[CAD and scene scripts]
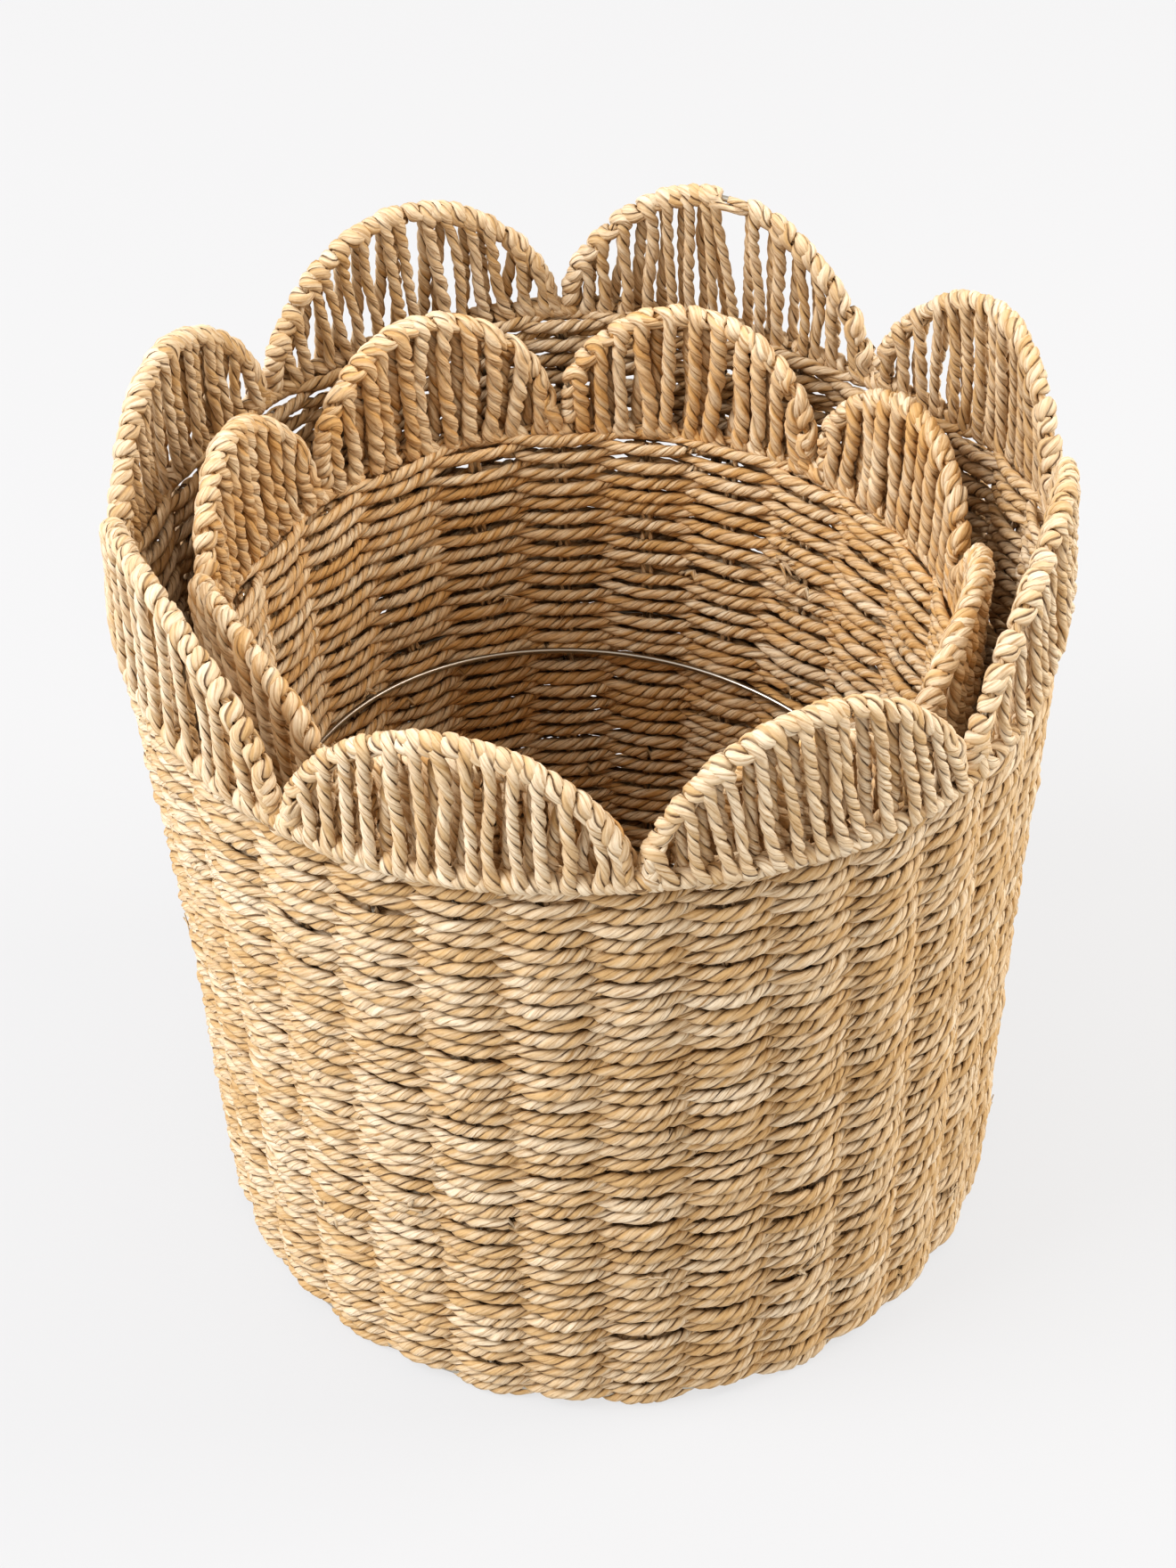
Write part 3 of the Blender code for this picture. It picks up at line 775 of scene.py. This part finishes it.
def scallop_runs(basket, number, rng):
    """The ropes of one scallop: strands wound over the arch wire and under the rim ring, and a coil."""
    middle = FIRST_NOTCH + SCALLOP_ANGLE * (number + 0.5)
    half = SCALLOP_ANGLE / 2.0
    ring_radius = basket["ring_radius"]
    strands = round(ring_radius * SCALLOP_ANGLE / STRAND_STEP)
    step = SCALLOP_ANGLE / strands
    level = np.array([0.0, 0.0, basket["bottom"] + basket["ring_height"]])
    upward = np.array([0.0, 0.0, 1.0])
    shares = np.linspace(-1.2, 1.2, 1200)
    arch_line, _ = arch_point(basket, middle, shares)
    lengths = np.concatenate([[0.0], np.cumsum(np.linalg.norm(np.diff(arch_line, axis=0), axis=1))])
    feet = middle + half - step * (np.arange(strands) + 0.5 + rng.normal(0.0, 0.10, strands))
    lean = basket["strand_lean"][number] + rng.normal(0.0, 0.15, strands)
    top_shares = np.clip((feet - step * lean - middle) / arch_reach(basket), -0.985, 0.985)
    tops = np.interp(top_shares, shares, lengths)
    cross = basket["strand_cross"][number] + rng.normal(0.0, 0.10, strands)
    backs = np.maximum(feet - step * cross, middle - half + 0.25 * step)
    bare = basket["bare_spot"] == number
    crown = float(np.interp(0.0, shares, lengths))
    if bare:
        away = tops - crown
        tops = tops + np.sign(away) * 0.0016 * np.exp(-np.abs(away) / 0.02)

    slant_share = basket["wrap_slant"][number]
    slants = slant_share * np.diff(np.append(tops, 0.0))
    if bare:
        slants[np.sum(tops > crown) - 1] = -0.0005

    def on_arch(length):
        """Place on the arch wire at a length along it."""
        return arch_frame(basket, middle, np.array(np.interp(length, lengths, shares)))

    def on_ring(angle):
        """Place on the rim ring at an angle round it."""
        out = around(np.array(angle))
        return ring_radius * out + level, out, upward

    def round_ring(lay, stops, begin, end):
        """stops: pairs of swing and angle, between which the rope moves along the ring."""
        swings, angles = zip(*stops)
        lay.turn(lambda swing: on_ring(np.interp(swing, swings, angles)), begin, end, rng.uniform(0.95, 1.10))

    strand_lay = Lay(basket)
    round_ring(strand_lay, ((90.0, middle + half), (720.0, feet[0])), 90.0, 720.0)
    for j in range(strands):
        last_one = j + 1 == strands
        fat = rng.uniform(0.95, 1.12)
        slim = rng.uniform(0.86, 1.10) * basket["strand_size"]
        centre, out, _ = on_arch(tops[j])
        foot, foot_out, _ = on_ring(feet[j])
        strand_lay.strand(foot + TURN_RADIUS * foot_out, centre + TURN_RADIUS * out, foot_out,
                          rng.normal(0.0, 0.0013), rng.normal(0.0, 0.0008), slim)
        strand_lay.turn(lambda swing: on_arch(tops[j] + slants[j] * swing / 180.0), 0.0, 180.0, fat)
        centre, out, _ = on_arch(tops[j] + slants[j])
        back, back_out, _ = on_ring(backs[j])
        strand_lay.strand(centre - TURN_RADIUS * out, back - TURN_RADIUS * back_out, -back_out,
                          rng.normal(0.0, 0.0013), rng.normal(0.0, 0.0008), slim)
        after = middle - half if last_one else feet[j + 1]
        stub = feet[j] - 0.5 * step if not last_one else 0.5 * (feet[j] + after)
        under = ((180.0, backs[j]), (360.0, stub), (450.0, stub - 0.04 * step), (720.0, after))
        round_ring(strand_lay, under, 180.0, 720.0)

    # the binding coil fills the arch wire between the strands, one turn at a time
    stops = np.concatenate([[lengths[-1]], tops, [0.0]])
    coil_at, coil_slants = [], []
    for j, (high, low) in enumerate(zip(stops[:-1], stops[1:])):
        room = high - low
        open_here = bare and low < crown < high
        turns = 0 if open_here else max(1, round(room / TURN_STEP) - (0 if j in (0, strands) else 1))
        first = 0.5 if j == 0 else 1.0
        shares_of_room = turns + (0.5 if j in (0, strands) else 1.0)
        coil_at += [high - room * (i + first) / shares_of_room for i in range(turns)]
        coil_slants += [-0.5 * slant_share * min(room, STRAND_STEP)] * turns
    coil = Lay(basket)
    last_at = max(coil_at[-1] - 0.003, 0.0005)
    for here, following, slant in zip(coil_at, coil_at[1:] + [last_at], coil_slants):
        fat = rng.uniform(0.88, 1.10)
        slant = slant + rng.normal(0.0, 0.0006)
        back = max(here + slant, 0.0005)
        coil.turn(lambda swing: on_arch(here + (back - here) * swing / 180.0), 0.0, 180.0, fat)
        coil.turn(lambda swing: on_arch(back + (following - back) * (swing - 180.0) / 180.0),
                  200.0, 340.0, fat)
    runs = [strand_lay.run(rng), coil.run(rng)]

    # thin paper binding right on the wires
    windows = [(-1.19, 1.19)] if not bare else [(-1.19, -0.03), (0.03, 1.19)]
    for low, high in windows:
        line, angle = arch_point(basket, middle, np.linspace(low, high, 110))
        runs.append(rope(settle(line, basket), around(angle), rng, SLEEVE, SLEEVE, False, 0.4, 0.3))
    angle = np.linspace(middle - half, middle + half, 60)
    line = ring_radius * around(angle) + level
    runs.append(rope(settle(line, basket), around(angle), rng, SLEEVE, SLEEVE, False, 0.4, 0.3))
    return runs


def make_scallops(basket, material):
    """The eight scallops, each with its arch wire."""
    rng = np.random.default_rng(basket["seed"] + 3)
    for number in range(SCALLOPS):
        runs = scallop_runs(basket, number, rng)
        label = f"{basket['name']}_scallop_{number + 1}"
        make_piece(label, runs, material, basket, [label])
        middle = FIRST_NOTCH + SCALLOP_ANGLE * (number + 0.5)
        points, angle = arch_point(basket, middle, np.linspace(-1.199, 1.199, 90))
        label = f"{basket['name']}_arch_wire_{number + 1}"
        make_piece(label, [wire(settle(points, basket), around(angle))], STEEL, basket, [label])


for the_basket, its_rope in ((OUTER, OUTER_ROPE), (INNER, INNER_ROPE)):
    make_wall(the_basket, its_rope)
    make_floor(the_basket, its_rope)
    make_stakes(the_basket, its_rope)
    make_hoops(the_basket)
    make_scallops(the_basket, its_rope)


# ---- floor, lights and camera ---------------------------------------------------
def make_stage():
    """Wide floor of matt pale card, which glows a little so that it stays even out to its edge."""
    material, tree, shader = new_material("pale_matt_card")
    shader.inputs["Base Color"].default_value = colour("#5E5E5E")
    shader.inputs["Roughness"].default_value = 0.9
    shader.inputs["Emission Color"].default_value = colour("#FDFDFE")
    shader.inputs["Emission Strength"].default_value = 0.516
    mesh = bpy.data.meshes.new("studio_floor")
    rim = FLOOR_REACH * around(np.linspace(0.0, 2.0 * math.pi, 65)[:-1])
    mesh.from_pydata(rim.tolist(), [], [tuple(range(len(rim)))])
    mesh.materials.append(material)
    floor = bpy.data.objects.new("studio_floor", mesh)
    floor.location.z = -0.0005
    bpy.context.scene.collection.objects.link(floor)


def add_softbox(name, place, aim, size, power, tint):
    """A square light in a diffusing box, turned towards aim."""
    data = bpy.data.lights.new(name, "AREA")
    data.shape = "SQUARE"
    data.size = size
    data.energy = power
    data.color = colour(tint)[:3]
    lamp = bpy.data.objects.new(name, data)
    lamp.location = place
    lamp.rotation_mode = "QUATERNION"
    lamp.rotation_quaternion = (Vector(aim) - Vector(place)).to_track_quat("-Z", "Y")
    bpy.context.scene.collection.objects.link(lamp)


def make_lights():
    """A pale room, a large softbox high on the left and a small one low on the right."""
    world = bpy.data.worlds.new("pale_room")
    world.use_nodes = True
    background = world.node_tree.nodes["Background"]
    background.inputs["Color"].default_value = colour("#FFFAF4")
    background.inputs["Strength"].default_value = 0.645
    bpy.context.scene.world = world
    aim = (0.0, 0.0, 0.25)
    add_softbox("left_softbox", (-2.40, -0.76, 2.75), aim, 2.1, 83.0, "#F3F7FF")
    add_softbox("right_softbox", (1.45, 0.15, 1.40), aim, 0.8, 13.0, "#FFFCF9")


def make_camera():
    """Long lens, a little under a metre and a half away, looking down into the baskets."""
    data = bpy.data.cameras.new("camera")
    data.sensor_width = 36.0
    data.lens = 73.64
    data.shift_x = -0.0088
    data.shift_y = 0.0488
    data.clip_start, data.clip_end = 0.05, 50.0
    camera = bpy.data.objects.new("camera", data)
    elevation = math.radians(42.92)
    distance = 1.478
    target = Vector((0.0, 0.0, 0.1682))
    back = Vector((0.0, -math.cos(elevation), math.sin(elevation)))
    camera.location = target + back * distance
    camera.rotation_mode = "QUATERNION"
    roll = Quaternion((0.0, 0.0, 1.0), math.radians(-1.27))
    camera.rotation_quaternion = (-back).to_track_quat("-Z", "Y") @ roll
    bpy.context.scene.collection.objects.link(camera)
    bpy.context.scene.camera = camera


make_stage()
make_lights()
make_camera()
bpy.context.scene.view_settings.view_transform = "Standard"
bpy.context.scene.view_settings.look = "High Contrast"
==
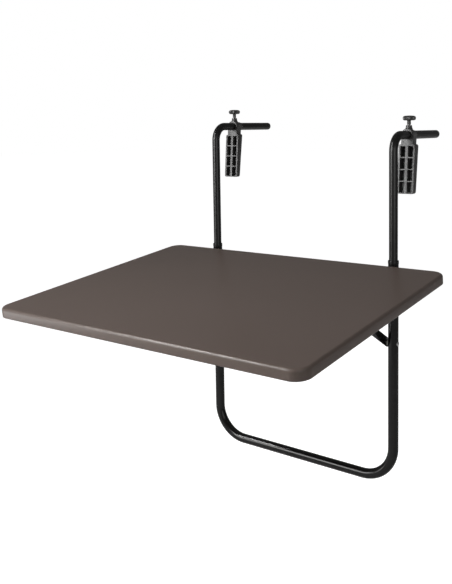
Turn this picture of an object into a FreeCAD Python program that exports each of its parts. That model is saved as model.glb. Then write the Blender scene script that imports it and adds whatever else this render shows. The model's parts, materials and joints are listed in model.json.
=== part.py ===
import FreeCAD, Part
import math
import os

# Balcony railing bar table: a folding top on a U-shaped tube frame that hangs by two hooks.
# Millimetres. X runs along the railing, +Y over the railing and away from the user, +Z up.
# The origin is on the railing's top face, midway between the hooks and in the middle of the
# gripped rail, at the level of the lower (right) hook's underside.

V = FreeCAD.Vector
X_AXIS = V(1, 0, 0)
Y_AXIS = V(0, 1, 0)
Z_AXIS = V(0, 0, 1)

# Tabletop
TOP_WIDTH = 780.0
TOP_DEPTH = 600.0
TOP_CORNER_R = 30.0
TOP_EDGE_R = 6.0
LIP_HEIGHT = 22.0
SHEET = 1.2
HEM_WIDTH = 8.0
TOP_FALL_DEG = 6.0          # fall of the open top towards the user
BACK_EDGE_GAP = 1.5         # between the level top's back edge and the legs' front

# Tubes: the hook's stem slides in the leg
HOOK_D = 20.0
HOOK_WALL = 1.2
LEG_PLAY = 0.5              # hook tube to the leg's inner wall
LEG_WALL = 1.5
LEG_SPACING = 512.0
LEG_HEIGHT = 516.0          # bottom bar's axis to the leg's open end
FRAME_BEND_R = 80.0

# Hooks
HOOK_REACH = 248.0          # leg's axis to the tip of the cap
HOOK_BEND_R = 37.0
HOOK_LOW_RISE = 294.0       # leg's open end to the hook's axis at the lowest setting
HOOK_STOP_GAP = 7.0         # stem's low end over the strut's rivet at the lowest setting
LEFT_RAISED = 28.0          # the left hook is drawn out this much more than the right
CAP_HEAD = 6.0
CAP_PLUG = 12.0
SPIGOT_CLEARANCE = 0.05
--
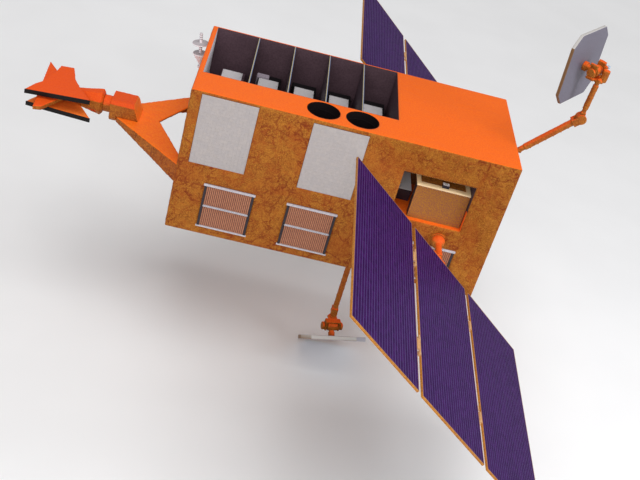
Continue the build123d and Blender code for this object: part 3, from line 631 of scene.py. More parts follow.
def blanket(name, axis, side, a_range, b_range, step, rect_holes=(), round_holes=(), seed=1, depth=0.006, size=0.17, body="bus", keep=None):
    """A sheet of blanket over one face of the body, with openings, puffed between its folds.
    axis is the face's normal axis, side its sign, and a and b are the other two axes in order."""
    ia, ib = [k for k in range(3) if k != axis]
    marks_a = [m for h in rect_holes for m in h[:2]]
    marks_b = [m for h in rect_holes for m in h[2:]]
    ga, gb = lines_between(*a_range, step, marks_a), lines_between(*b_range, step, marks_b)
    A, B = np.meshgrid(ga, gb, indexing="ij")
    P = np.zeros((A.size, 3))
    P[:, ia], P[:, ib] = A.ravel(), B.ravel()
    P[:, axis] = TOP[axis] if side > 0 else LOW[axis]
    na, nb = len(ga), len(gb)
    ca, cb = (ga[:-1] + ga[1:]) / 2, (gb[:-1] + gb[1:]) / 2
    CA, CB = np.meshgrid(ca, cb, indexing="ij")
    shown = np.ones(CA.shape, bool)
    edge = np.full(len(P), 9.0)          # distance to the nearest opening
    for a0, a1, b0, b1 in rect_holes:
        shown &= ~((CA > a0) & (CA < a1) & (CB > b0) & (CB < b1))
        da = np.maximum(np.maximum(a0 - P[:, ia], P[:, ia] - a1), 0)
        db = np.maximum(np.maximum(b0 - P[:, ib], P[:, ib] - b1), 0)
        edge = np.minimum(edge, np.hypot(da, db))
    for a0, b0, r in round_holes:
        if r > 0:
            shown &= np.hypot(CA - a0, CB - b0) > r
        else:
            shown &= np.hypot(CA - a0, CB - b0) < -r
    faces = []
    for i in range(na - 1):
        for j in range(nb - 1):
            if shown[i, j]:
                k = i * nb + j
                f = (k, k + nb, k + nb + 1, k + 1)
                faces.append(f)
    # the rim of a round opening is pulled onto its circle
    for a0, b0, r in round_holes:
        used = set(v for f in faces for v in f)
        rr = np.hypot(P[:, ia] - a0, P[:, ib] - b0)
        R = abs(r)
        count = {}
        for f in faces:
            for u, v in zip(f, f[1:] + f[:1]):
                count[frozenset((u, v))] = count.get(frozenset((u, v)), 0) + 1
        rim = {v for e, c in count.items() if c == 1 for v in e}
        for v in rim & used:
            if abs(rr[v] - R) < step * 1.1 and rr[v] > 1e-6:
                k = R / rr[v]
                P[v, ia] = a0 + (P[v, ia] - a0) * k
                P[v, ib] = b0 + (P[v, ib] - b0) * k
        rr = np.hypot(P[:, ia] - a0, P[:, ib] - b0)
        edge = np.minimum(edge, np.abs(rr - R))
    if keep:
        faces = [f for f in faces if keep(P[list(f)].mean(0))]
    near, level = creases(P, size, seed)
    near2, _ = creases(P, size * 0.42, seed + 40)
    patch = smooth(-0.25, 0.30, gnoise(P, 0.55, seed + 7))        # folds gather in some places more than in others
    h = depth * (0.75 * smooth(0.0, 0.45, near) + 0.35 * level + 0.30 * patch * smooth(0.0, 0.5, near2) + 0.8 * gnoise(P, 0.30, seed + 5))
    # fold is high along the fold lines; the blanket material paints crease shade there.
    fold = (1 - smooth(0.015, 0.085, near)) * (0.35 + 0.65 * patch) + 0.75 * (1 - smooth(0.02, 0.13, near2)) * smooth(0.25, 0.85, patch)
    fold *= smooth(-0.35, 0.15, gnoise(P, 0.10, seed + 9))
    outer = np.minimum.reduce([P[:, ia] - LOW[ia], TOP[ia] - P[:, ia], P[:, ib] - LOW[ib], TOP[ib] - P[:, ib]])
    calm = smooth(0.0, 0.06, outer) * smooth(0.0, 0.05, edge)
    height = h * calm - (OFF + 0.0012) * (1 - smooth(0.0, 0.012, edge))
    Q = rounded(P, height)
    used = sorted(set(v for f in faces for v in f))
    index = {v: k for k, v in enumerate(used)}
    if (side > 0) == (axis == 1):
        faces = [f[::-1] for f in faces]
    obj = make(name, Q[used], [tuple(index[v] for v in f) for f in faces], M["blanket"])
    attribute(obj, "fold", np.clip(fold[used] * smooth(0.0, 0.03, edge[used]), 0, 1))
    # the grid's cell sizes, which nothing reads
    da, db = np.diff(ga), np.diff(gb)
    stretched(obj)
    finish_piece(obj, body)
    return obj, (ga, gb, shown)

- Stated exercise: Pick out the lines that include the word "code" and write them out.

- Result of this task:
Write part 3 of the Blender code for this picture. It picks up at line 775 of scene.py. This part finishes it.
Continue the build123d and Blender code for this object: part 3, from line 631 of scene.py. More parts follow.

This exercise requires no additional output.